Com a chegada da Copa, a preocupação com o
aumento do tráfico de pessoas e da prostituição infantil aumenta. E muitas
vezes isso é usado também contra as prostitutas. Como vocês lidam com isso?É
claro que temos sofrido mais pressão por causa da Copa, temos sido
marginalizadas. Mas vamos começar com a questão da exploração: exploração
sexual de criança e adolescente é crime. Nós denunciamos. Aí vem o conselho
tutelar, pega as meninas, chama a mãe, mas no dia seguinte elas estão lá de
novo. Porque precisam trabalhar, porque vivem na miséria e não têm para onde
ir. A questão do tráfico de pessoas… Será que se legalizasse a profissão, isso
não acabaria? Porque seria um campo de trabalho. Mesmo o estupro [das
profissionais do sexo] diminuiria. As pessoas precisam entender que nenhuma
mulher está lá obrigada. Se estiver, é violência contra a mulher. Aí é crime.
Hoje nós temos mulheres formadas, muitas têm duas profissões, inclusive. Eu
mesma sou massoterapeuta e acupunturista durante o dia. Mas não estamos falando
de mulheres em situação de prostituição, aquelas que se prostituem para pagar
drogas, porque o dinheiro é mais rápido, por exemplo. Esses casos são
diferentes e a gente nem considera como profissionais do sexo.
Vocês têm acompanhado ou até mesmo
participado de algumas iniciativas da Secretaria de Mulheres para evitar a
questão da exploração e dos abusos sexuais na Copa? Vocês têm acompanhado
alguma iniciativa deste tipo?A gente tem participado quando somos chamadas.
As políticas públicas não existem para nós porque a profissão não é legalizada.
As discussões são muito básicas, eu acredito que ainda não tenha um
amadurecimento dessas questões.
A despeito de todo esse medo que
vocês estão vivendo, qual é a importância desse mundial para a Associação de
Prostitutas? Vocês estão se preparando para receber uma demanda maior?Nós temos um relatório da África
do Sul que mostra que, eu não sei se devido à questão da AIDS por lá, os
resultados não foram tão bons. Não teve clientela. Não sei se vai se repetir
com o Brasil. Porque no exterior o Brasil é praia, mulher bonita, bunda e a
zona né? Não podemos negar que estamos esperando oportunidades melhores.
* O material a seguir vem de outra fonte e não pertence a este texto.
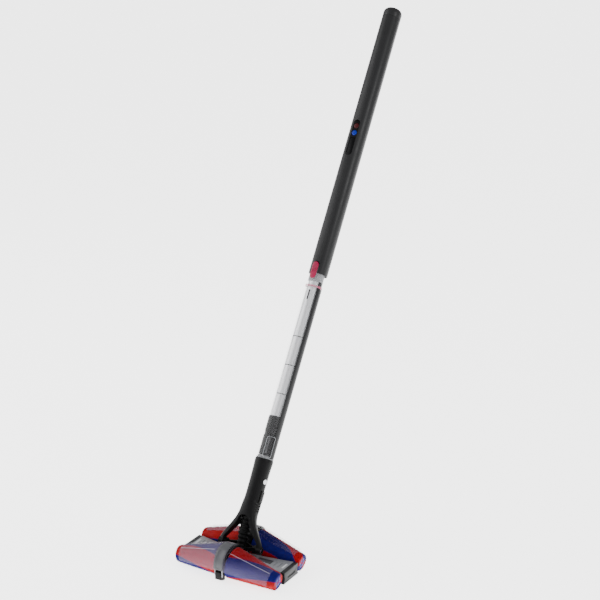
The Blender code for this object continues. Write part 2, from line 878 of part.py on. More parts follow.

E vocês estão dando cursos para as
mulheres atenderem melhor o público durante o Mundial?Nós estamos trazendo,
junto ao EJA (Educação de Jovens e Adultos), cursos para quem não tem o
fundamental completo. Elas vão terminar o fundamental. O segundo grau ainda
está em discussão, porque aí é com o estado e não com o município. E idiomas.
Estamos programando cursos junto ao Sindicato dos Professores e vendo a
possibilidade de cursos de idiomas. Embora a Dilma já tenha lançado uma
iniciativa parecida, com cursos gratuitos. Várias mulheres já estão cadastradas
para fazer esses cursos. Também estamos com um projeto de um curso de
fotografia, para as mulheres mostrarem o lado delas na Copa. São ideias que vêm
delas mesmas e a gente vai atrás de parcerias para realizar.
Como a organização se mantém?Não temos
financiamento nenhum do governo. Essa sala é paga pela AARG (Associação dos
Amigos da Rua Guaicurus). O telefone a gente pede para que as meninas doem
mensalmente um valor de três reais. Não são todas que pagam, só as que podem. E
elas levam recibo depois para contabilidade, a gente faz prestação de contas. E
a gente faz um trabalho de saúde preventiva, exames, em parceria com o SUS.
Temos um plano de saúde para que, caso as meninas não consigam de um lado [com
o SUS], elas tenham convênio particular.
Você falou do preconceito dos órgãos
públicos…O preconceito é uma coisa cultural, nós sabemos. O estado é
preconceituoso, existe o falso moralismo, a igreja também interfere nessa
questão. Se você vai a uma delegacia, se as mulheres têm problemas no local de
trabalho, se são violentadas, os policiais não fazem a ocorrência, não
consideram estupro. Estamos até denunciando junto à corregedoria essa questão.
Queremos criar uma briga feia. Porque não tem diálogo, não temos visibilidade.
E nas delegacias, como as mulheres são
tratadas?Se você chega na delegacia dizendo que foi agredida, sofreu
tortura psicológica, o delegado diz: “aconteceu porque você quis”. Não existe
estupro de prostitutas para a sociedade. Não tem política, não tem diálogo.